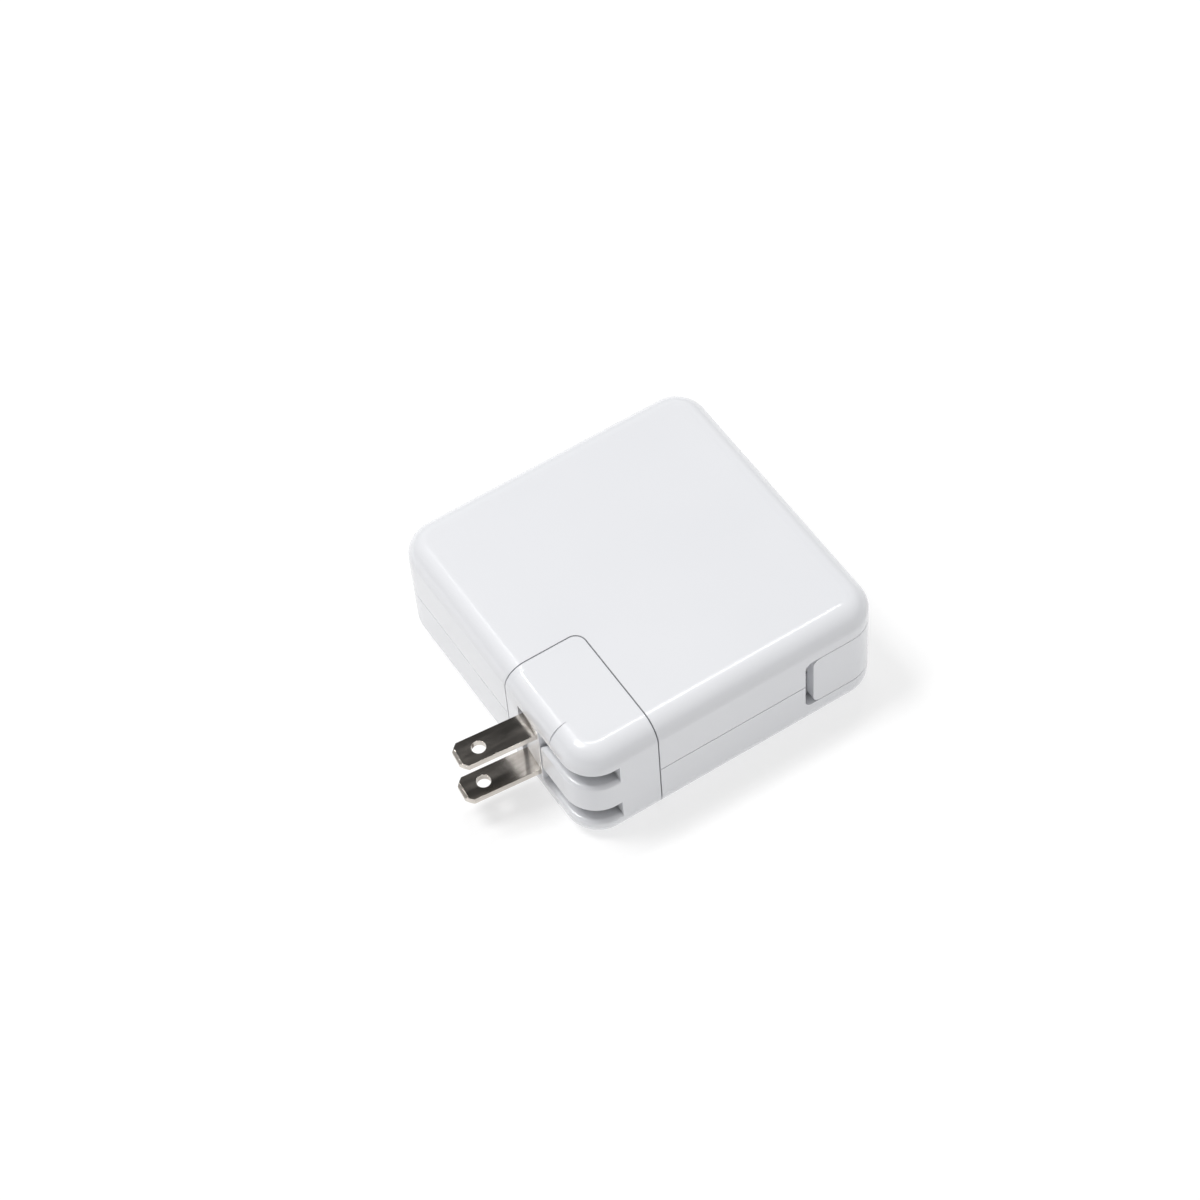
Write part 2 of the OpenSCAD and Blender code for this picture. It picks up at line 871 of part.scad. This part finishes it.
// Sleeve for one inlet pin, and the strip that leads from it to a finger beside one blade
module contact(side, z) {
    sleeve_x = [head_face_x - back_t - 1.6, notch_x + inlet_depth - 0.8];
    sleeve_y = inlet[1] + side * inlet_pitch / 2;
    strip_t = 0.4;
    strip_w = 2;
    strip_x = sleeve_x[0] + strip_t;
    finger_x = carrier_x + fit_gap;
    finger_y = [pivot[1] - 3, pivot[1] - 0.5];
    z_low = z - contact_w / 2;
    z_high = z + contact_w / 2;
    color(bronze) {
        difference() {
            bar_x([sleeve_x[0], sleeve_y, inlet[2]], sleeve_d, sleeve_x[1] - sleeve_x[0]);
            bar_x([strip_x, sleeve_y, inlet[2]], inlet_pin_d + 2 * run_gap, case_side);
        }
        span([sleeve_x[0], sleeve_y - strip_w / 2, min(z, inlet[2]) - contact_w / 2],
             [strip_x, sleeve_y + strip_w / 2, max(z, inlet[2]) + contact_w / 2]);
        span([sleeve_x[0], sleeve_y - strip_w / 2, z_low], [strip_x, finger_y[1], z_high]);
        span([finger_x, finger_y[1] - strip_t, z_low], [strip_x, finger_y[1], z_high]);
        span([finger_x, finger_y[0], z_low], [finger_x + strip_t, finger_y[1], z_high]);
    }
}

module upper_contact() {
    contact(1, blade_z[1]);
}

module lower_contact() {
    contact(-1, blade_z[0]);
}

module blade_pivot_pin() {
    color(steel) translate([pivot[0], pivot[1], pin_z[0]])
        cylinder(d = pivot_pin_d, h = pin_z[1] - pin_z[0]);
}

// ---- Blades ----

// Places parts made square to the face, hinge at the origin, at the open blades' angle
module on_hinge() {
    translate([pivot[0], pivot[1], 0]) rotate(-blade_lean) children();
}

// One flat blade with cut corners, a bevelled tip and a hole
module blade(z, hole = true) {
    corner = 1.5;
    bevel = 0.3;
    bevel_l = 0.6;
    hole_x = -blade_reach + 5.2;
    low_y = -blade_side - blade_w / 2;
    high_y = -blade_side + blade_w / 2;
    difference() {
        intersection() {
            translate([0, 0, z - blade_t / 2]) linear_extrude(blade_t) polygon([
                [blade_root, low_y], [blade_root, high_y],
                [-blade_reach + corner, high_y], [-blade_reach, high_y - corner],
                [-blade_reach, low_y + corner], [-blade_reach + corner, low_y]
            ]);
            rotate([90, 0, 0]) linear_extrude(case_side, center = true) polygon([
                [blade_root + 1, z - blade_t], [blade_root + 1, z + blade_t],
                [-blade_reach + bevel_l, z + blade_t], [-blade_reach + bevel_l, z + blade_t / 2],
                [-blade_reach, z + blade_t / 2 - bevel], [-blade_reach, z - blade_t / 2 + bevel],
                [-blade_reach + bevel_l, z - blade_t / 2], [-blade_reach + bevel_l, z - blade_t]
            ]);
        }
        if (hole)
            translate([hole_x, -blade_side, z - blade_t]) cylinder(d = blade_hole_d, h = 2 * blade_t);
        cylinder(d = pivot_pin_d + 2 * run_gap, h = case_t);
    }
}

// Moulding that carries both blades and turns on the pivot pin
module blade_carrier() {
    hub_r = 3.1;
    front_x = -3.8;
    back_x = 2.4;
    low_y = -5;
    high_y = 2.2;
    low = slot_low + 0.2;
    high = slot_high - 0.2;
    color(white) on_hinge() difference() {
        translate([0, 0, low]) linear_extrude(high - low) {
            circle(hub_r);
            translate([front_x, low_y]) square([back_x - front_x, -low_y]);
            translate([front_x, -eps]) square([-front_x, high_y + eps]);
        }
        cylinder(d = pivot_pin_d + 2 * run_gap, h = case_t);
        for (z = blade_z) blade(z, hole = false);
    }
}

module upper_blade() {
    color(nickel) on_hinge() blade(blade_z[1]);
}

module lower_blade() {
    color(nickel) on_hinge() blade(blade_z[0]);
}

top_cover();
bottom_cover();
inlet_socket();
inlet_pin_left();
inlet_pin_right();
guide_stud();
main_board();
fuse();
surge_disc();
choke_core();
choke_winding();
line_capacitor();
bridge_rectifier();
bulk_capacitor();
transformer_core();
transformer_bobbin();
transformer_winding();
power_transistor();
primary_heatsink();
output_rectifier();
output_heatsink();
output_capacitor_1();
output_capacitor_2();
output_capacitor_3();
output_inductor();
isolation_capacitor();
optocoupler();
control_chip();
upper_shield();
lower_shield();
insulation_sheet();
lead_gland();
right_arm_pin();
left_arm_pin();
right_arm_spring();
left_arm_spring();
right_arm();
left_arm();
head_shell();
head_back();
retainer_plate();
upper_contact();
lower_contact();
blade_pivot_pin();
blade_carrier();
upper_blade();
lower_blade();
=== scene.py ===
"""Square laptop power adapter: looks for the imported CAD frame.

Metres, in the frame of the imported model. +Z is up, +X points to the face that the output
lead leaves, and the blades point to -X. Every CAD node keeps its shape and its place, and
gets the procedural finish that the record names for it.
"""
import json
import math

import bmesh
import bpy
from mathutils import Euler, Matrix, Vector


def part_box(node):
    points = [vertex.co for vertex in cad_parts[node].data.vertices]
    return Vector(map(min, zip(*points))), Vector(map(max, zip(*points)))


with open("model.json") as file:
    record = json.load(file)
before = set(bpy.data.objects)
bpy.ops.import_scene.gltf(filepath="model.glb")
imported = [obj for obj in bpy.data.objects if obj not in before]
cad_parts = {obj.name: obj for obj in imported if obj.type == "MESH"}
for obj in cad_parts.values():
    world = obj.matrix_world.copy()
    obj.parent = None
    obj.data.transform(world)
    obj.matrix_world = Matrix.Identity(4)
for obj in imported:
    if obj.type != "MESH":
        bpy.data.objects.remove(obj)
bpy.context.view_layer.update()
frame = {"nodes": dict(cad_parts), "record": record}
MM = 0.001
NODES = frame["nodes"]

CAMERA = {
    "target": (-0.0055, 0.0064, 0.0145),
    "azimuth": -28.5,
    "elevation": 53.62,
    "roll": -5.1,
    "distance": 0.6676,
    "lens": 94.28,
}
WORLD = {
    "overhead": 0.8,                     # strength of the part that comes from above
    "falloff": 1.2,                      # power of the height that this part follows
    "side": (0.18, 0.055, 0),            # strength added towards +X and +Y
    "base": 0.055,                       # strength that is the same all round
    "card_towards": (0.27, 0.52, 0.81),  # where the dark card hangs
    "card_edge": (0.90, 0.965),          # cosines where the card begins and where it is whole
    "card": 0.04,                        # strength of the card
}
FLOOR_RADIUS = 6
FLOOR_DROP = 0.02 * MM                   # keeps the floor clear of the part's underside

WHITE = ((0.848, 0.856, 0.882), (0.836, 0.845, 0.872))
NOISE_SPAN = (0.3, 0.7)                  # what nearly all of a noise texture lies between
NOISE_MIDDLE = (0.35, 0.65)              # narrower, for a clearer split into two tones
ACROSS_X = (0.04, 1, 1)                  # stretches a texture into streaks along X
EDGE_ROUND = 0.12 * MM                   # how round light sees the edges of larger parts
EDGE_ROUND_SMALL = 0.1 * MM


# ---- Small tools ----

def direction(azimuth, elevation):
    """Unit vector towards a point at this azimuth (0 is -Y, 90 is +X) and elevation."""
    a, e = math.radians(azimuth), math.radians(elevation)
    return Vector((math.sin(a) * math.cos(e), -math.cos(a) * math.cos(e), math.sin(e)))


def scaled(colour, factor):
    """A colour made darker or lighter by a factor."""
    return tuple(min(1, factor * c) for c in colour)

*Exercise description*
Output only the lines from the one containing "top_cover();" through the one containing "bpy.context.view_layer.update()", inclusive, exactly as written.

*Output of the task*
top_cover();
bottom_cover();
inlet_socket();
inlet_pin_left();
inlet_pin_right();
guide_stud();
main_board();
fuse();
surge_disc();
choke_core();
choke_winding();
line_capacitor();
bridge_rectifier();
bulk_capacitor();
transformer_core();
transformer_bobbin();
transformer_winding();
power_transistor();
primary_heatsink();
output_rectifier();
output_heatsink();
output_capacitor_1();
output_capacitor_2();
output_capacitor_3();
output_inductor();
isolation_capacitor();
optocoupler();
control_chip();
upper_shield();
lower_shield();
insulation_sheet();
lead_gland();
right_arm_pin();
left_arm_pin();
right_arm_spring();
left_arm_spring();
right_arm();
left_arm();
head_shell();
head_back();
retainer_plate();
upper_contact();
lower_contact();
blade_pivot_pin();
blade_carrier();
upper_blade();
lower_blade();
=== scene.py ===
"""Square laptop power adapter: looks for the imported CAD frame.

Metres, in the frame of the imported model. +Z is up, +X points to the face that the output
lead leaves, and the blades point to -X. Every CAD node keeps its shape and its place, and
gets the procedural finish that the record names for it.
"""
import json
import math

import bmesh
import bpy
from mathutils import Euler, Matrix, Vector


def part_box(node):
    points = [vertex.co for vertex in cad_parts[node].data.vertices]
    return Vector(map(min, zip(*points))), Vector(map(max, zip(*points)))


with open("model.json") as file:
    record = json.load(file)
before = set(bpy.data.objects)
bpy.ops.import_scene.gltf(filepath="model.glb")
imported = [obj for obj in bpy.data.objects if obj not in before]
cad_parts = {obj.name: obj for obj in imported if obj.type == "MESH"}
for obj in cad_parts.values():
    world = obj.matrix_world.copy()
    obj.parent = None
    obj.data.transform(world)
    obj.matrix_world = Matrix.Identity(4)
for obj in imported:
    if obj.type != "MESH":
        bpy.data.objects.remove(obj)
bpy.context.view_layer.update()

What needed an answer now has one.